Por exemplo, quando houver o uso da chamada “literatura cinzenta”, publicada sem passar pela revisão de um par, isso tem que ser indicado claramente. A revisão feita por um par é a alma da credibilidade da ciência. Usar estudos que não sigam esses parâmetros, segundo o ICA, é válido, mas tem que ser feito com o máximo cuidado.
Na avaliação de Shapiro, as diretrizes do IPCC quanto a esse ponto “são vagas e nem sempre têm sido seguidas”. Cautela, pediu Shapiro: – Um alto grau de confiança foi atribuído a afirmações sobre as quais há pouca evidência.
Transparência também foi a palavra-chave quando o ICA abordou conflitos de interesse. Para o grupo liderado por Shapiro, os postos de comando do IPCC não exigem exclusividade, mas é preciso que dirigentes e cientistas abram ao público todas as informações sobre empresas para as quais trabalham ou prestam consultoria.

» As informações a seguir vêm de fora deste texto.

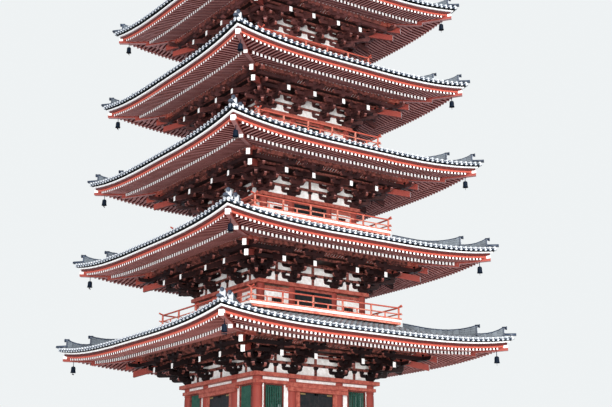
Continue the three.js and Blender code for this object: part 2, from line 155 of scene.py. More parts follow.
STOREYS = (
    Storey(1, 2.025, 0.850, 2.970, 5.100, 4.161, 0.0, 0.600),
    Storey(2, 1.875, 0.780, 5.760, 4.811, 6.975, 2.710, 4.885),
    Storey(3, 1.700, 0.708, 8.530, 4.563, 9.774, 2.513, 7.757),
    Storey(4, 1.535, 0.554, 11.305, 4.320, 12.527, 2.304, 10.555),
    Storey(5, 1.370, 0.485, 14.098, 4.133, 15.276, 2.104, 13.370),
)


class RoofForm:
    """Heights of one roof's tiles, rafters and boards as functions of the place on it."""

    def __init__(self, storey: Storey) -> None:
        """Works out the roof's reaches.

        Args:
            storey: The storey that the roof covers.
        """
        above = STOREYS[storey.number] if storey.number < len(STOREYS) else None
        self.storey = storey
        self.half = storey.half
        self.board = storey.corner - CORNER_LIFT
        self.edge = storey.half + TILE_OVERHANG
        self.lift_from = storey.column + PURLIN_OUT
        self.base_end = storey.half - BASE_RAFTER_BACK
        self.flying_end = storey.half - FLYING_RAFTER_BACK
        self.bend = 0.22 if above else 0.42
        self.inner = above.rail + FLOOR_OVERHANG - WAIST_BACK if above else FINIAL_SEAT
        self.inner_height = above.floor - 0.063 if above else self.board + TILE_EDGE_RISE + APEX_RISE
        self.ridge_start = above.rail + FLOOR_OVERHANG + 0.025 if above else 0.395

    def lift(self, along: Measure, out: Measure) -> Measure:
        """How far the eave is raised at a share along its side (-1 to 1) and a distance out."""
        share = np.clip((out - self.lift_from) / (self.edge - self.lift_from), 0.0, 1.0)
        return CORNER_LIFT * np.minimum(np.abs(along), 1.03) ** 3.2 * share**1.3

    def underside(self, out: Measure) -> Measure:
        """Underside of the base rafters at a distance out."""
        return self.board - 0.235 + RAFTER_SLOPE * (self.base_end - out)

    def flying_foot(self, out: Measure) -> Measure:
        """Underside of the flying rafters at a distance out."""
        return self.board - 0.215 + 0.104 * (self.flying_end - out)

    def tile_top(self, out: Measure) -> Measure:
        """Top of the tiles at a distance out.

        Args:
            out: The distance out.

        Returns:
            The height.
        """
        share = (self.edge - out) / (self.edge - self.inner)
        low = self.board + TILE_EDGE_RISE
        return low + (self.inner_height - low) * ((1 - self.bend) * share + self.bend * share**2)

    def at(self, x: Measure, out: Measure, height: Measure) -> Array:
        """Points on the front side, given to the right, out and up, raised with the eave."""
        x, out, height = np.broadcast_arrays(x, out, height)
        return np.stack([x, -out, height + self.lift(x / out, out)], axis=-1)

    def on_hip(self, across: Array, out: Array, height: Array) -> Array:
        """Points over the hip at +X, -Y, where out is the half width of the square at that place.

        Args:
            across: Distance sideways from the hip's middle.
            out: Half width of the square round the axis.
            height: Height before the eave's lift.

        Returns:
            The points, with x, y and z along the last axis.
        """
        across, out, height = np.broadcast_arrays(across, out, height)
        side = across / ROOT
        lifted = height + self.lift(np.ones_like(out), out)
        return np.stack([side + out, side - out, lifted], axis=-1)


@dataclass(frozen=True)
class Stock:
    """One modelled shape that is laid many times.

    Attributes:
        points: Its vertices, one row each.
        corners: Vertex number of each face corner.
        counts: Number of corners of each face.
        slots: Which of the laid finishes each face takes.
        smooth: Whether each face is shaded smooth.
        eased: 1 for the faces of an eased edge, else 0.
    """

    points: Array
    corners: Array
    counts: Array
    slots: Array
    smooth: Array
    eased: Array


def everywhere(place: Vector, normal: Vector) -> bool:
    """Picks every face or edge."""
    return True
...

Pachauri voltou a se defender de acusações de conflito de interesse, afirmando que é membro do conselho da estatal indiana de energia e de outras instituições sem fins lucrativos. Sobre consultorias que prestou aos bancos Crédit Suisse e Deutsche Bank, afirmou que faz parte de sua missão ajudar empresas a entender as mudanças climáticas. Uma auditoria da KPMG examinou as contas de Pachauri depois que o jornal conservador britânico “Sunday Telegraph” fez denúncias contra ele. Nada foi comprovado, e o jornal publicou uma retratação.
Diante da recomendação de mudanças como o fim da reeleição para seu posto, Pachauri tentou ser evasivo: – Essas recomendações são para o futuro.
Diante da insistência dos repórteres, no entanto, sobre se recebia as conclusões como uma sugestão para sua saída, Pachauri disse que é um “servidor do IPCC” e que fará o que os governos integrantes do painel decidirem.
O relatório será discutido por representantes dos 194 países que integram o IPCC em reunião plenária na Coreia do Sul em outubro.
Ontem, o francês Alain Robert, o “homemaranha”, botou ainda mais lenha na fogueira ao lembrar que, dentro de 100 meses, as concentrações de gases-estufa atingirão níveis irreversíveis.
Ele acabou sendo preso, após escalar um prédio de 150 metros em Sydney.